Doing violence to a group of people — like war — means that both sides believe they’re right. And with war, it doesn’t really matter which side is right. Lots of people are criminalized. Lots of people die. The end.

You might think that the drug war is about drugs. That drugs are the enemy. Our country has certainly spread that theory throughout the world. It’s a war without end because there will never be an end to drugs, legal or illegal.

Who is the real enemy in the drug war? Those who suffer from addiction:

http://www.knowable.com/a/23-addicts-confess-the-worst-thing-they-did-to-feed-their-addiction-this-is-ey

And now, those who suffer from chronic pain. We are considered the enemy, at least to state and federal governments. Doctors and other drug dealers are also the enemy:

http://www.sanluisobispo.com/news/health-and-medicine/article103400177.html

Federal funds will be used to form a Heroin Investigation Team consisting of Louisville police detectives and DEA agents that will investigate heroin overdoses as crime scenes. Investigators are planning to crack down on local drug dealers, larger suppliers and track doctors at the center of pill mills. Dealers whose drugs cause overdoses will now face a minimum 20-year prison sentence without parole, U.S. Attorney John Kuhn said…

It’s important to know your enemy. It’s also important to know if you’re considered an enemy. Look in the mirror.

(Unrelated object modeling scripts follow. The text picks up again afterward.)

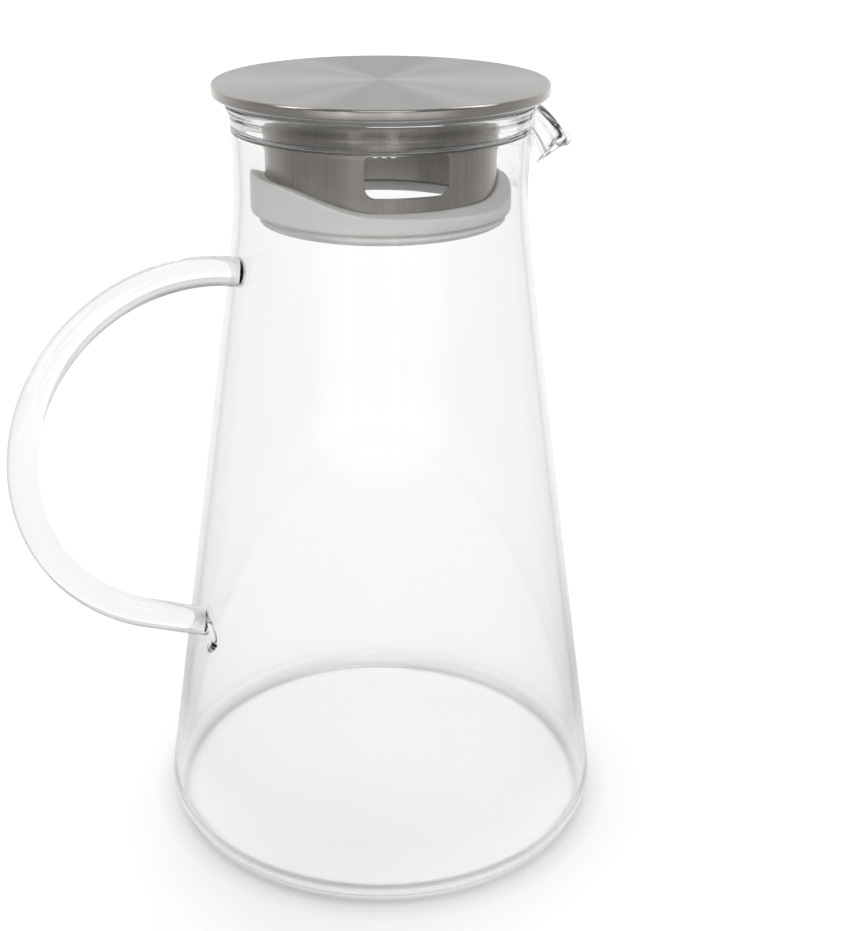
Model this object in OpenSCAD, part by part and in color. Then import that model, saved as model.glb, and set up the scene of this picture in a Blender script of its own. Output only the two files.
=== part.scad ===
// Glass pitcher with a turning, lift-off steel lid.
// Millimetres. +Z is up and z = 0 is the face that the pitcher stands on.
// The handle points to -X and the spout to +X.

/* [Glass vessel] */
// Height of the rim above the table
rim_h = 237.6; // [220:0.2:260]
// Widest outside diameter, just above the heel
belly_d = 146.6; // [138:0.2:156]
// Rounding of the outside of the heel
heel_round = 8; // [6:0.5:11]
// Narrowest outside diameter of the neck
waist_d = 88.8; // [87:0.2:92]
// Distance of the narrowest place below the rim
waist_down = 24.6; // [21:0.2:30]
// How softly the cone turns into the neck
waist_blend = 12; // [6:0.5:25]
// Outward growth of the neck's radius above its waist
neck_flare = 0.5; // [0.2:0.05:1]
// Thickness of the blown wall
wall_t = 2.4; // [1.8:0.1:3]
// Thickness of the floor
floor_t = 3.2; // [2.4:0.1:5]
// Radius of the curl that turns the rim outward
lip_round = 8; // [5:0.5:12]
// Turn of that curl, in degrees
lip_turn = 30; // [15:1:45]
// Height of the fire-polished rim, over which the wall grows inward
rim_band_h = 8.6; // [6:0.2:11]
// How much thicker the wall is in that band
rim_band_t = 1.9; // [0.5:0.1:2.2]

/* [Spout] */
// How far the drawn spout reaches out past the plain rim
spout_reach = 20; // [16:0.2:24]
// How far the spout's tip lies below the rim
spout_drop = 14.5; // [10:0.1:18]
// How much thicker the glass is at the tip, measured downwards
tip_extra = 4.1; // [1:0.1:5]
// Share of the spout's height over which it eases out of the neck
spout_ease = 0.1; // [0.05:0.01:0.4]
// Distance from the rim down to the foot of the spout, where it leaves the neck
spout_root_down = 30.6; // [28:0.1:36]
// Half of the rim's angle that the spout takes, in degrees
spout_half = 34; // [28:1:40]
// Rounding of the spout's nose as seen from above, in degrees of the rim
spout_nose = 3; // [2:0.5:6]
// Diameter of the rounded bead at the tip
tip_bead_d = 4.8; // [4:0.1:6]

/* [Handle] */
// Diameter of the solid glass rod
rod_d = 9.2; // [7:0.1:11]
// Radius of the bow, to the middle of the rod
bow_r = 56; // [46:0.5:60]
// Distance of the bow's centre from the pitcher's axis
bow_out = 60; // [56:0.5:68]
// Distance of the bow's centre below the rim
bow_down = 101.6; // [96:0.2:110]
// Angle below the horizontal at which the rod runs on straight
tail_angle = 68; // [60:1:74]
// Diameter of the fused feet on the wall
foot_d = 9.8; // [9.4:0.1:14]
// Length over which a foot spreads
foot_len = 4.5; // [3:0.1:8]

/* [Lid] */
// Height of the lid's edge
lid_edge_h = 3.8; // [3:0.1:5]
// Rounding of the lid's edge
lid_edge_round = 1; // [0.9:0.05:1.4]
// Thickness of the sheet steel of the lid
sheet_t = 0.8; // [0.5:0.05:0.9]
// How far the step that stands on the rim reaches out past the rim
step_over = 0.75; // [0.3:0.05:1.5]
// Gap between that step and the hem of the lid
hem_gap = 0.7; // [0.3:0.05:1.2]
// Width of the hem that is rolled in under the lid
hem_w = 2.4; // [1.8:0.1:3.4]
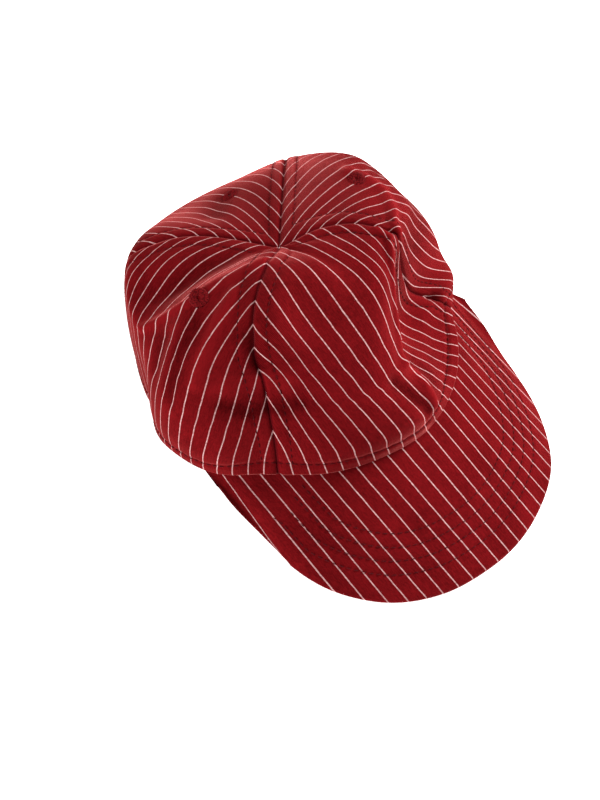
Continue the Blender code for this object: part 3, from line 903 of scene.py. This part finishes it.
def camera():
    """The camera at the photograph's place and angle."""
    turn, rise = CAMERA_AZIMUTH, CAMERA_ELEVATION
    back = Vector((math.sin(turn) * math.cos(rise), -math.cos(turn) * math.cos(rise),
                   math.sin(rise)))
    right = Vector((math.cos(turn), math.sin(turn), 0.0))
    up = back.cross(right)
    side = math.cos(CAMERA_ROLL) * right + math.sin(CAMERA_ROLL) * up
    top = -math.sin(CAMERA_ROLL) * right + math.cos(CAMERA_ROLL) * up
    data = bpy.data.cameras.new("camera")
    data.sensor_width = SENSOR_WIDTH
    data.lens = CAMERA_LENS
    data.clip_start = CAMERA_CLIP
    thing = bpy.data.objects.new("camera", data)
    bpy.context.scene.collection.objects.link(thing)
    matrix = Matrix((side, top, back)).transposed().to_4x4()
    place = Vector((*CROWN_CENTRE, 0.0)) + CAMERA_FROM_CROWN
    thing.matrix_world = Matrix.Translation(place) @ matrix
    bpy.context.scene.camera = thing


def soft_light(light):
    """A square soft light aimed at the middle of the cap."""
    data = bpy.data.lights.new(light.name, "AREA")
    data.size = light.size
    data.energy = light.power
    thing = bpy.data.objects.new(light.name, data)
    bpy.context.scene.collection.objects.link(thing)
    turn, rise = math.radians(light.azimuth), math.radians(light.elevation)
    away = Vector((math.sin(turn) * math.cos(rise), -math.cos(turn) * math.cos(rise),
                   math.sin(rise)))
    thing.location = away * light.distance + LIGHT_AIM
    thing.rotation_euler = away.to_track_quat("Z", "Y").to_euler()


def studio():
    """A pale floor, an even white room and soft lights."""
    data = bpy.data.meshes.new("floor")
    side = FLOOR_HALF
    data.from_pydata([(-side, -side, 0), (side, -side, 0), (side, side, 0), (-side, side, 0)],
                     [], [(0, 1, 2, 3)])
    data.materials.append(pale_floor())
    floor = bpy.data.objects.new("floor", data)
    bpy.context.scene.collection.objects.link(floor)
    world = bpy.data.worlds.new("studio")
    world.use_nodes = True
    world.node_tree.nodes["Background"].inputs["Color"].default_value = (1.0, 1.0, 1.0, 1.0)
    world.node_tree.nodes["Background"].inputs["Strength"].default_value = ROOM_STRENGTH
    bpy.context.scene.world = world
    for light in LIGHTS:
        soft_light(light)
    bpy.context.scene.view_settings.view_transform = "Standard"


cloth = striped_twill()
thread = dark_thread()
for panel in PANELS:
    crown_panel(panel, cloth)
peak_piece(cloth)
stitching("seam_stitching", seam_runs(), thread)
stitching("hem_stitching", hem_runs(), thread)
stitching("peak_stitching", peak_runs(), thread)
embroidery = eyelet_thread()
for eyelet in EYELETS:
    eyelet_piece(eyelet, embroidery)
camera()
studio()
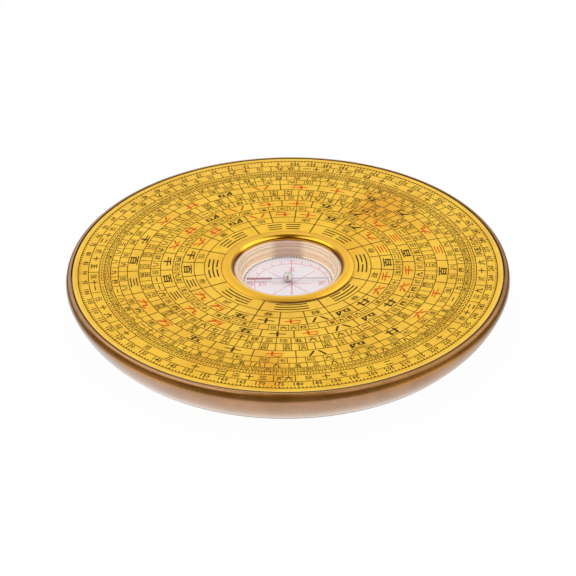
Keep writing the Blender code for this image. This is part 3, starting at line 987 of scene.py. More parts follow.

We are the enemy.

A solution in search of a problem

http://www.chieftain.com/business/5198021-120/marijuana-colorado-pot-candy

A requirement that edible marijuana products come with a diamond-shaped stamp and the letters T-H-C — not just on the packaging but on the brownies, candies and other edibles themselves — takes effect Saturday…

The stamping requirement comes in addition to exhaustive labeling and packaging rules that include childproof zippers and lids, along with warnings that the product should be kept away from children and not eaten before driving or while pregnant or nursing.

“We want to ensure that people genuinely know the difference between a Duncan Hines brownie and a marijuana brownie, just by looking at it,” said state Rep. Jonathan Singer, a Democrat who sponsored the law requiring stamped edibles…

Marijuana ingestions remained relatively rare, though, with the hospital reporting 81 children treated for accidental pot ingestion between 2009 and 2015…

My comment (awaiting moderation):

Since cosmetics, personal care products, and cleaning substances are the most common substances implicated in pediatric poison exposures, it’s now time for each of these products to be stamped with a similar label, along with every pill produced by Big Pharma. Because it’s been proven that kids always pay attention to labels.

The difference between a cannabis brownie and one from Duncan Hines? The cost. Anyone who buys an edible is very aware of how much it costs and will not pass it around like candy. If they can afford to do that, I’d like to be their friend.

Mr. Singer, how much of your political funding comes from the alcohol and prison industries or Big Pharma? Why would you sponsor and pass such a nonsensical regulation?